In 1999 Mike Judge, the writer of Office Space, decided he’d coin a phrase that would slowly work its way into the seams of American culture. Today, having ‘A case of the Mondays’ is common lingo and for me, an unfortunate fact of life. I feel I can speak for the masses when I say the most uplifting thing about Monday is that it’s only a 24-hour affair. Thankfully, the M-word only consumes 14% of the week and leaves the residual 86% for potentially exciting times.

Finding the good in a day that’s inherently glum was something I’d always tussled with, until of course I stumbled upon that little gem off of Burlington and Dubuque–The Mill. Until this Monday, my favorite part about the place was its ‘free-delivery policy’ on any food order. But my attitude swiftly changed after a night of unwarranted drinking with a few close friends. We sat down about 9PM and ending up closing the place down. If I hadn’t known any better, I would have mistaken it for a Thursday or Friday night (I don’t believe in going to the bars on Saturdays). We had such a ball, a few of us vowed to make ‘Mondays at the Mill’ our regular fix. Between the warped-over pool table, lip-smacking pizza and eclectic blend of people, it’s arguably impossible to leave disappointed. Further, you’ll begin to see Monday in a much brighter light.

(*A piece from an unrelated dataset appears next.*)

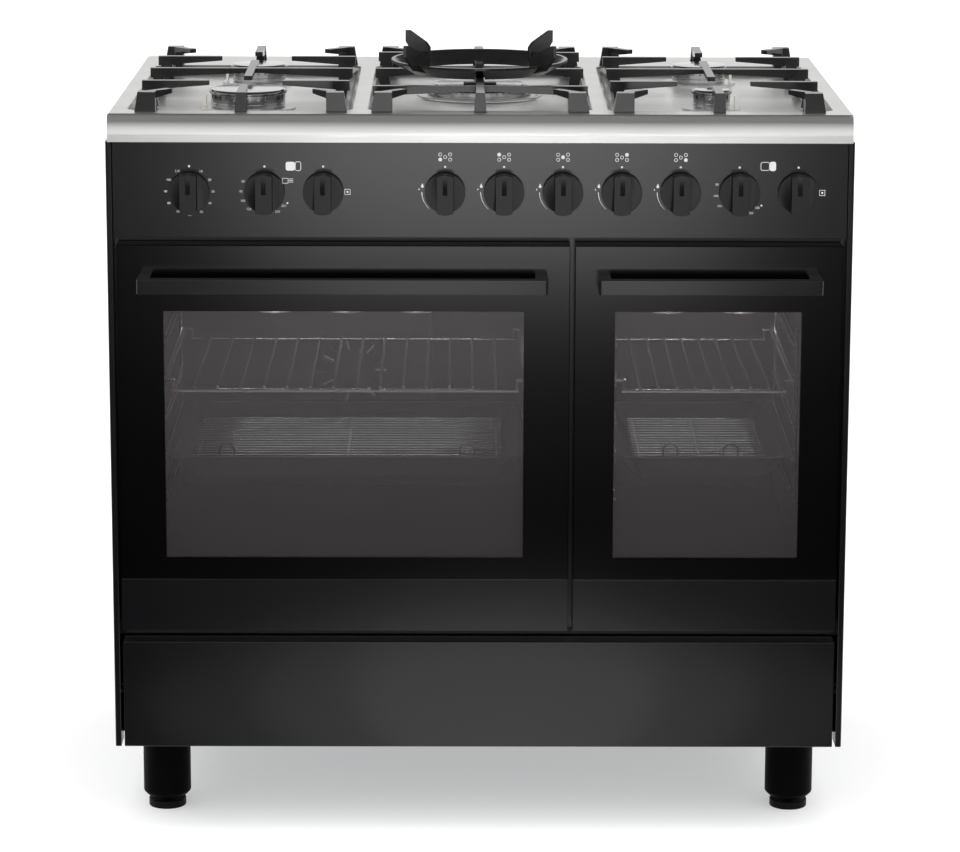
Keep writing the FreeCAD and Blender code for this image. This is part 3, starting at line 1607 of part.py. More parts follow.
def turned_body(label, outline, x, y, z):
    """A round piece from half of its section, given as pairs of radius and height."""
    body = new_body(label)
    section = sketch_on(body, "section", "XZ")
    polygon(section, outline)
    spun = body.newObject("PartDesign::Revolution", label + "_turned")
    spun.Profile = section
    spun.ReferenceAxis = (section, ["V_Axis"])
    spun.Angle = 360
    body.Tip = spun
    return at(body, x, y, z)


legs = []
feet = []
for name, x, y in LEG_PLACES:
    legs.append(turned_body("leg_" + name, [
        ("0", "0"),
        ("leg_radius - leg_chamfer", "0"),
        ("leg_radius", "leg_chamfer"),
        ("leg_radius", "base_bottom - leg_bottom"),
        ("0", "base_bottom - leg_bottom"),
    ], x, y, "leg_bottom"))
    feet.append(join("foot_" + name, [
        rod("foot_%s_disc" % name, "Z", "foot_radius", "foot_height", x, y, "0"),
        bar("foot_%s_screw" % name, "Z", WIRE_SIDES, "foot_screw", "leg_bottom", x, y, "0"),
    ]))
keep(group("legs", legs))
keep(group("levelling_feet", feet))

# Every object is checked, then each sub-part is written to its own file

doc.recompute()
for item in doc.Objects:
    faults = [state for state in item.State if state in ("Invalid", "Error")]
    if faults:
        raise RuntimeError("%s: %s" % (item.Label, ", ".join(faults)))
for item in nodes:
    if item.Shape.isNull() or not item.Shape.isValid() or not item.Shape.Solids:
        raise RuntimeError("%s has no sound shape" % item.Label)

os.makedirs("parts", exist_ok=True)
for item in nodes:
    item.Shape.exportStep("parts/%s.step" % item.Label)
print("%d nodes written" % len(nodes))
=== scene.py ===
# Looks of the range cooker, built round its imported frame. Metres, X to the right, Y to the back, Z up.

import json
import math

import bmesh
import bpy
from mathutils import Matrix, Vector


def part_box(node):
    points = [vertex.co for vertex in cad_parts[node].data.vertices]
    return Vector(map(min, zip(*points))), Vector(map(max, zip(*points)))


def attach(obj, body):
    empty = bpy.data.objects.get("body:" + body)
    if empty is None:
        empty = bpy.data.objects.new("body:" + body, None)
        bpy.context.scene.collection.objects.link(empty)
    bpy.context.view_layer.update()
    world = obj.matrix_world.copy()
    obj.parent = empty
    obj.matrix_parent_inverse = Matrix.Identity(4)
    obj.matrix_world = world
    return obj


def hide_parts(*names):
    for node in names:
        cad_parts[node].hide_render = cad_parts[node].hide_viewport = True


MM = 0.001

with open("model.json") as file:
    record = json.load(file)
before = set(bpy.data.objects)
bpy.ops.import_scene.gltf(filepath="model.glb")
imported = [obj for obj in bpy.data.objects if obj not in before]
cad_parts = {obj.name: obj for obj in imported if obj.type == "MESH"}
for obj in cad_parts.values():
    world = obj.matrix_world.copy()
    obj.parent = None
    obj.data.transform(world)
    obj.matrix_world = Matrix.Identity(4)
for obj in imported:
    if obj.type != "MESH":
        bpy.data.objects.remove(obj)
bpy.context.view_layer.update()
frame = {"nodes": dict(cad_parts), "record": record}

# Height of the clear window in both doors, inside the printed border of the glass

DOOR_LOW, DOOR_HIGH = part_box("main_door_frame")
WINDOW_LOW = DOOR_LOW.z + 93 * MM
WINDOW_HIGH = DOOR_HIGH.z - 80.5 * MM


# Small tools for materials

# Places of a Mix node's colour sockets
MIX_FROM = 6
MIX_TO = 7
MIX_RESULT = 2

# Share of a pattern's range over which a colour or a roughness runs, unless a material gives its own
USUAL_SPAN = (0.3, 0.7)


def linear(code):
    """A colour written as sRGB hex, as the linear values that a shader takes."""
    shares = [int(code[place:place + 2], 16) / 255 for place in (1, 3, 5)]
    return [share / 12.92 if share <= 0.04045 else ((share + 0.055) / 1.055) ** 2.4
            for share in shares] + [1.0]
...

If you hadn’t enough reason to test the waters, The Mill offers $2 domestics and free live entertainment (Open mic. night) every Monday. As an enticing bonus, you’ll be afforded the chance to shake hands with some of the burliest-haired men in Iowa City. You may even dig up the inspiration to raise that Abe Lincoln-like beard that you promised your mom you would never-in-a-million-years grow.